Take the first half of the index and lookup a pointer to another array. Take the second half of the index and lookup the final value in the second array.
If the population is sparse we can likely just use null pointers for most of the entries in the first array, saving memory.
This basic data structure of multiple levels with multiple fanout pointers from each is known as a digital tree or "trie".
The order of a digital tree is the number of branches that can be taken at each level.
A low order wastes less memory because fewer entries in each branch are null pointers.
However a low order tree is deeper and requires more indirections to decode the key.
If we could somehow combine a high order with low memory waste...
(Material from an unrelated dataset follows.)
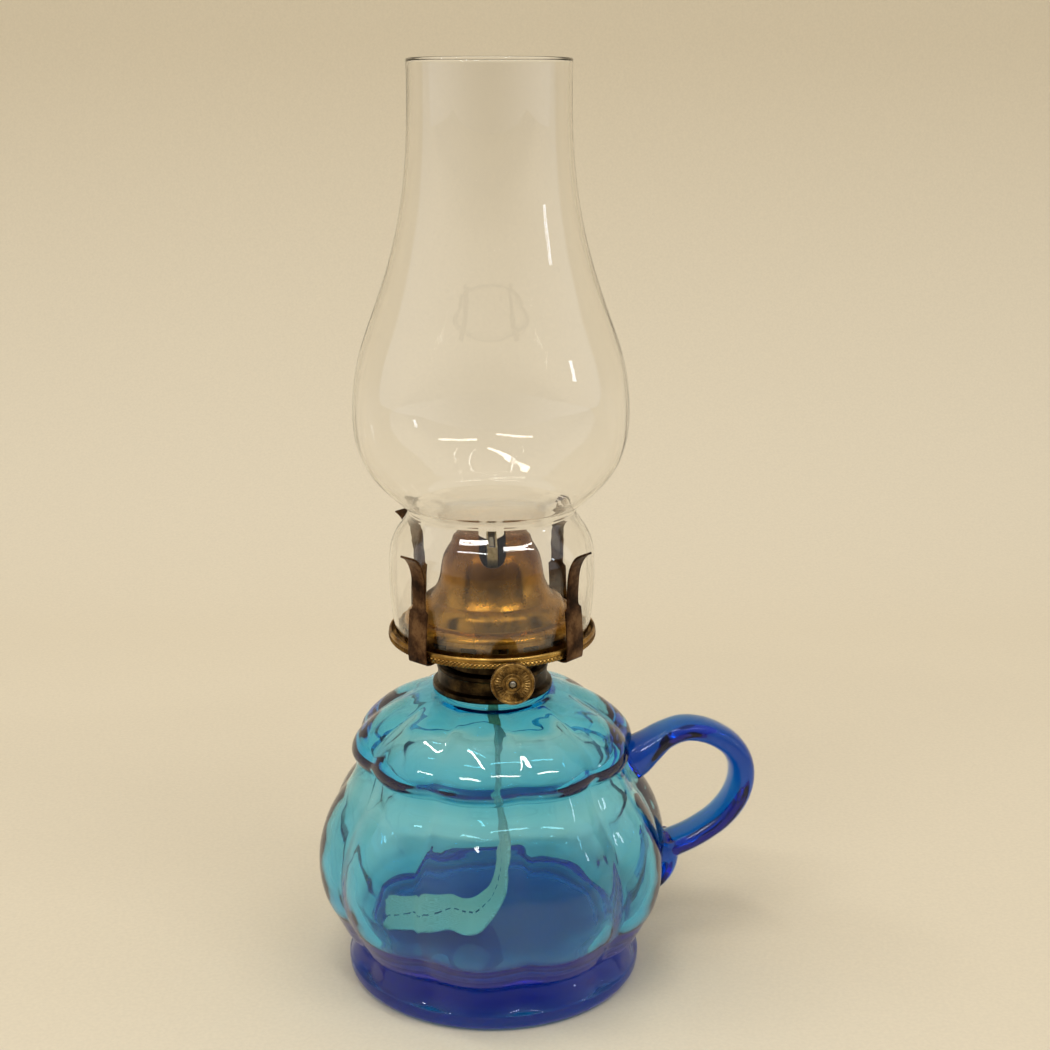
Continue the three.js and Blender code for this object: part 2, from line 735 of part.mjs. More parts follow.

Judy uses order 256 branches for performance
For a 32 bit expanse this translates to a maximum of 4 lookups
With vanilla tries this would waste a large amount of memory
Judy uses a variety of 'tricks' in order to compress the size of each branch or leaf depending on how 'full' it is
In a real machine main memory access is painfully slow, which is why memory is loaded into the CPU cache
The amount of memory read and cached at a time is typically 16 machine words long
Algorithms that want to be fast must be cache aware and be designed from the ground up to efficiently make use of the CPU cache
Can point to various classes of children nodes:
A JP is always 2 words in size and can be thought of as a two element array
For null, branches or leaves the first word is a standard pointer to the next child, and the second word encodes the pointer type, as well as the bytes decoded so far (sans the first one) and the population count of the subexpanse
This is an optimization when the population of the subexpanse is small
Instead of a further indirection to a leaf node to get the value, the values are 'immediately' packed into the pointer itself.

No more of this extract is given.